Why did they change the title to Stairway to Heaven for U.S. release?
    Jock Lawrence [head of the Rank Organization in the U.S.] said, "You've got to change the title because nobody in the United States will come to a film with Death in its title." So it became Stairway to Heaven - this is the only country in the world where it's called that. Also we're the only country in the world that had various little cuts, like the little goatherd boy on the beach. He was perfectly decent [laughs] - the way he was sitting, you couldn't see his parts! - but no, no, you couldn't have any nudity in the United States.

The color in Life and Death is very striking.
    Powell was relentless, he kept sending prints back to the lab until he got it exactly the way he wanted it. He was marvellous.

You also appeared in scenes for Powell & Pressburger's A Canterbury Tale.

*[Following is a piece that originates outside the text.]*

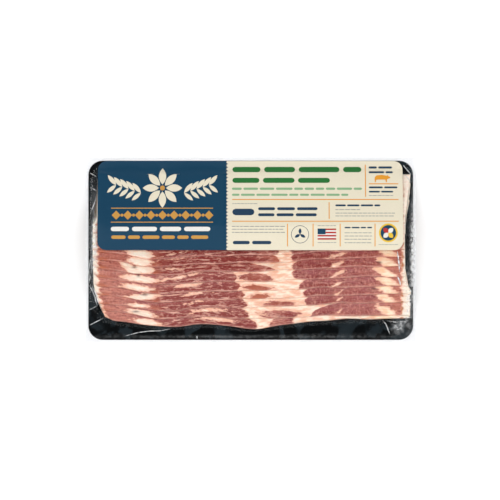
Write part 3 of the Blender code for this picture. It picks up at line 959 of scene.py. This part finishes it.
# %% Ridges along lines
# Each crease: its width and the places it runs through, in millimetres
CREASES = [
    (1.0, [(-130.2, -29.0), (-126.9, -35.6), (-124.2, -44.4)]),
    (0.8, [(-128.6, -28.1), (-125.0, -35.4), (-122.8, -43.9)]),
    (0.5, [(-130.9, -48.4), (-124.1, -44.8)]),
    (0.6, [(-130.4, -60.6), (-119.4, -55.0)]),
    (0.5, [(-129.9, -6.3), (-131.1, -16.8), (-130.5, -25.3)]),
    (0.5, [(-129.7, -6.3), (-129.0, -14.4), (-129.7, -21.7), (-130.4, -25.3)]),
    (0.6, [(-101.9, -69.5), (-91.3, -66.6), (-81.6, -65.4), (-73.5, -65.2), (-65.4, -63.8)]),
    (0.9, [(-43.5, -71.6), (-43.5, -69.4)]),
    (0.8, [(106.6, -56.3), (109.5, -60.0), (112.7, -68.2)]),
    (1.3, [(118.1, -0.5), (119.3, -9.0), (120.1, -17.6)]),
    (1.3, [(118.3, -20.9), (119.8, -24.0), (120.9, -28.1)]),
    (0.6, [(110.5, -57.0), (117.0, -58.2), (125.5, -57.6)]),
    (0.5, [(-130.2, 62.6), (-124.5, 59.3)]),
    (0.5, [(-130.2, 51.2), (-124.5, 48.0)]),
    (0.5, [(-130.2, 28.6), (-124.5, 43.1)]),
    (0.6, [(123.3, 69.1), (129.8, 61.0)]),
    (0.6, [(124.9, 61.0), (130.2, 54.5)]),
]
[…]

    They had already made that film, and they wanted to shoot a few new scenes and bring it up to date for release in the States. So they brought back [actor] John Sweet and they used me in those scenes as well. Mickey knew he was going to do it before he got me to London, because he had me shopping in New York for a hat and clothes and what-have-you for Canterbury Tale. I was just in the prologue and epilogue for American audiences.